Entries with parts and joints

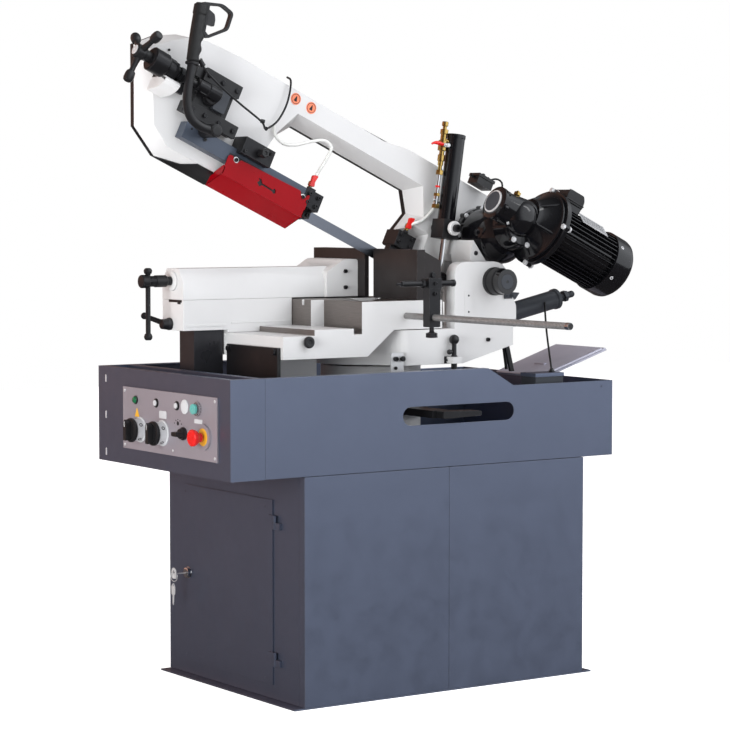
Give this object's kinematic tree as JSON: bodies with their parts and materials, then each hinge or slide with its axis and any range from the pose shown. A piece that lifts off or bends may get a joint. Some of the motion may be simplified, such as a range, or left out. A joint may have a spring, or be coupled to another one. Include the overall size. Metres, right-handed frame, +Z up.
{
  "type": "band saw",
  "caption": "Swivel-head metal-cutting band saw on a sheet cabinet, with a pivoting bow, screw vise, chip tray and hydraulic down-feed.",
  "frame": {"origin": "centre of the cabinet's underside, on the floor", "axes": "+X from the operator's panel towards the motor end, +Y towards the infeed side, +Z up"},
  "size_m": [1.3383, 1.143, 1.6392],
  "materials": {
    "white_enamel": "gloss",
    "slate_coat": "satin powder coat",
    "black_paint": "gloss",
    "black_plastic": "satin",
    "red_paint": "gloss",
    "red_plastic": "gloss",
    "teal_plastic": "gloss",
    "grey_casting": "satin",
    "grey_panel": "satin",
    "bare_steel": "machined",
    "chrome": "polished",
    "brass": "polished",
    "hose": "smooth",
    "cable": "satin"
  },
  "bodies": {
    "stand": {"cabinet_floor": "slate_coat", "cabinet_front_left_panel": "slate_coat", "cabinet_front_right_panel": "slate_coat", "cabinet_rear_panel": "slate_coat", "cabinet_door_frame": "slate_coat", "coolant_tank": "slate_coat", "chip_tray": "slate_coat", "control_box": "slate_coat", "control_panel": "grey_panel", "base_casting": "white_enamel", "vise_guide": "white_enamel", "deck_end_plate": "black_paint", "outfeed_fixed_jaw": "grey_casting", "infeed_fixed_jaw": "grey_casting", "length_stop_rod": "bare_steel", "junction_box": "grey_casting", "drip_plate": "grey_panel", "junction_cable": "cable"},
    "cabinet_door": {"cabinet_door": "slate_coat"},
    "door_key": {"door_key": "bare_steel"},
    "main_switch": {"main_switch_knob": "black_plastic"},
    "speed_switch": {"speed_switch_knob": "black_plastic"},
    "selector": {"selector_knob": "black_plastic"},
    "start_button": {"start_button": "teal_plastic"},
    "emergency_stop": {"emergency_stop": "red_plastic"},
    "vise": {"vise_slide": "white_enamel", "moving_jaw_plate": "black_paint"},
    "vise_screw": {"vise_screw": "black_paint"},
    "tommy_bar": {"vise_tommy_bar": "black_paint"},
    "vise_lock": {"vise_lock_lever": "black_paint"},
    "length_stop": {"length_stop_block": "black_paint"},
    "swivel": {"swivel_arm": "white_enamel", "pivot_pin": "black_paint", "counter_spring": "grey_casting"},
    "mitre_lock": {"mitre_lock_lever": "black_paint"},
    "index_pin": {"index_pin": "black_plastic"},
    "bow": {"bow_casting": "white_enamel", "rear_cover": "black_paint", "saw_blade": "bare_steel", "arm_clamp": "black_paint", "tension_guide": "black_paint", "rear_guide_head": "black_paint", "limit_switch": "black_plastic", "feed_handle": "black_plastic", "gearbox": "black_paint", "drive_motor": "black_paint", "front_coolant_hose": "hose", "rear_coolant_hose": "hose", "trigger_cable": "cable"},
    "drive_wheel": {"drive_wheel": "grey_casting"},
    "tension": {"tension_slide": "black_paint"},
    "front_wheel": {"front_wheel": "grey_casting"},
    "tension_handle": {"tension_handle": "black_plastic"},
    "guide": {"guide_arm": "slate_coat", "blade_guard": "red_paint"},
    "trigger": {"trigger": "grey_casting"},
    "damper_tube": {"damper_tube": "black_paint", "flow_valve": "brass"},
    "damper_rod": {"damper_rod": "chrome"},
    "valve_lever": {"valve_lever": "red_plastic"}
  },
  "joints": [
    {"name": "door_swing", "type": "hinge", "parent": "stand", "child": "cabinet_door", "pos_m": [-0.421, -0.194, 0.25], "axis": [0, 0, 1], "range_deg": [0, 110]},
    {"name": "key_turn", "type": "hinge", "parent": "cabinet_door", "child": "door_key", "pos_m": [-0.44, 0.214, 0.258], "axis": [-1, 0, 0], "range_deg": [0, 90]},
    {"name": "main_switch_turn", "type": "hinge", "parent": "stand", "child": "main_switch", "pos_m": [-0.65, 0.095, 0.634], "axis": [-1, 0, 0], "range_deg": [0, 90]},
    {"name": "speed_switch_turn", "type": "hinge", "parent": "stand", "child": "speed_switch", "pos_m": [-0.65, -0.012, 0.634], "axis": [-1, 0, 0], "range_deg": [-60, 60]},
    {"name": "selector_turn", "type": "hinge", "parent": "stand", "child": "selector", "pos_m": [-0.63, -0.112, 0.64], "axis": [-1, 0, 0], "range_deg": [-45, 45]},
    {"name": "start_press", "type": "slide", "parent": "stand", "child": "start_button", "axis": [1, 0, 0], "range_m": [0, 0.0025], "stiffness_N_per_m": 600, "springref_m": -0.002},
    {"name": "stop_press", "type": "slide", "parent": "stand", "child": "emergency_stop", "axis": [1, 0, 0], "range_m": [0, 0.005], "stiffness_N_per_m": 800, "springref_m": -0.003},
    {"name": "vise_travel", "type": "slide", "parent": "stand", "child": "vise", "axis": [-1, 0, 0], "range_m": [0, 0.2]},
    {"name": "screw_turn", "type": "hinge", "parent": "vise", "child": "vise_screw", "pos_m": [-0.592, 0.1, 0.988], "axis": [-1, 0, 0], "range_deg": [0, 9000.5]},
    {"name": "tommy_slide", "type": "slide", "parent": "vise_screw", "child": "tommy_bar", "axis": [0, 0, 1], "range_m": [0, 0.108]},
    {"name": "vise_lock_turn", "type": "hinge", "parent": "stand", "child": "vise_lock", "pos_m": [-0.53, 0.112, 0.884], "axis": [-1, 0, 0], "range_deg": [-20, 70]},
    {"name": "stop_travel", "type": "slide", "parent": "stand", "child": "length_stop", "axis": [0, -1, 0], "range_m": [-0.07, 0.48]},
    {"name": "mitre_turn", "type": "hinge", "parent": "stand", "child": "swivel", "pos_m": [-0.015, 0, 0.82], "axis": [0, 0, 1], "range_deg": [0, 45]},
    {"name": "mitre_lock_turn", "type": "hinge", "parent": "stand", "child": "mitre_lock", "pos_m": [-0.015, 0, 0.67], "axis": [0, 0, 1], "range_deg": [-8, 12]},
    {"name": "index_lift", "type": "slide", "parent": "swivel", "child": "index_pin", "axis": [0, 0, 1], "range_m": [0, 0.012]},
    {"name": "bow_lift", "type": "hinge", "parent": "swivel", "child": "bow", "pos_m": [0.217, 0, 0.982], "axis": [0, 1, 0], "range_deg": [-25, 30]},
    {"name": "drive_wheel_turn", "type": "hinge", "parent": "bow", "child": "drive_wheel", "pos_m": [0.25914, 0, 1.06055], "axis": [0, 1, 0], "continuous": true},
    {"name": "front_wheel_turn", "type": "hinge", "parent": "tension", "child": "front_wheel", "pos_m": [-0.51575, 0, 1.42189], "axis": [0, 1, 0], "continuous": true},
    {"name": "tension_turn", "type": "hinge", "parent": "bow", "child": "tension_handle", "pos_m": [-0.70813, -0.076, 1.52042], "axis": [-0.9063, 0, 0.4226], "range_deg": [-1440.5, 0]},
    {"name": "tension_travel", "type": "slide", "parent": "bow", "child": "tension", "axis": [-0.9063, 0, 0.4226], "range_m": [-0.008, 0]},
    {"name": "guide_travel", "type": "slide", "parent": "bow", "child": "guide", "axis": [0.9063, 0, -0.4226], "range_m": [-0.04, 0.1]},
    {"name": "trigger_pull", "type": "slide", "parent": "bow", "child": "trigger", "axis": [-0.9063, 0, 0.4226], "range_m": [0, 0.005], "stiffness_N_per_m": 500, "springref_m": -0.004},
    {"name": "damper_swing", "type": "hinge", "parent": "bow", "child": "damper_tube", "pos_m": [0.15975, -0.075, 1.11241], "axis": [0, 1, 0], "range_deg": [-2.6, 2.2]},
    {"name": "damper_stroke", "type": "slide", "parent": "damper_tube", "child": "damper_rod", "axis": [-0.1456, 0, -0.9893], "range_m": [-0.033, 0.039]},
    {"name": "valve_turn", "type": "hinge", "parent": "damper_tube", "child": "valve_lever", "pos_m": [0.15718, -0.089, 1.31871], "axis": [0, 1, 0], "range_deg": [0, 75]}
  ],
  "couplings": [
    {"joint": "screw_turn", "follows": "vise_travel", "rad_per_m": 785.4},
    {"joint": "front_wheel_turn", "follows": "drive_wheel_turn", "ratio": 1},
    {"joint": "tension_turn", "follows": "tension_travel", "rad_per_m": 3141.6},
    {"joint": "damper_swing", "follows": "bow_lift", "ratio": -0.08},
    {"joint": "damper_stroke", "follows": "bow_lift", "m_per_rad": 0.0728}
  ]
}
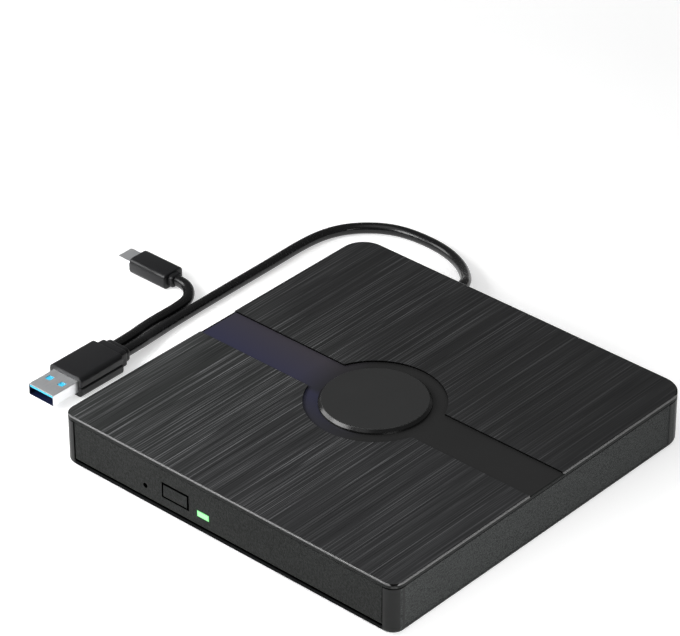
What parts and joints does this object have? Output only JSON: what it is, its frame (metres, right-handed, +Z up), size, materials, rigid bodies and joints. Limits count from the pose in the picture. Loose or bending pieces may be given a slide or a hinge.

OBJECTIVE: List each line of the records that holds the string "handed".

FINISHED TASK:
Give this object's kinematic tree as JSON: bodies with their parts and materials, then each hinge or slide with its axis and any range from the pose shown. A piece that lifts off or bends may get a joint. Some of the motion may be simplified, such as a range, or left out. A joint may have a spring, or be coupled to another one. Include the overall size. Metres, right-handed frame, +Z up.
What parts and joints does this object have? Output only JSON: what it is, its frame (metres, right-handed, +Z up), size, materials, rigid bodies and joints. Limits count from the pose in the picture. Loose or bending pieces may be given a slide or a hinge.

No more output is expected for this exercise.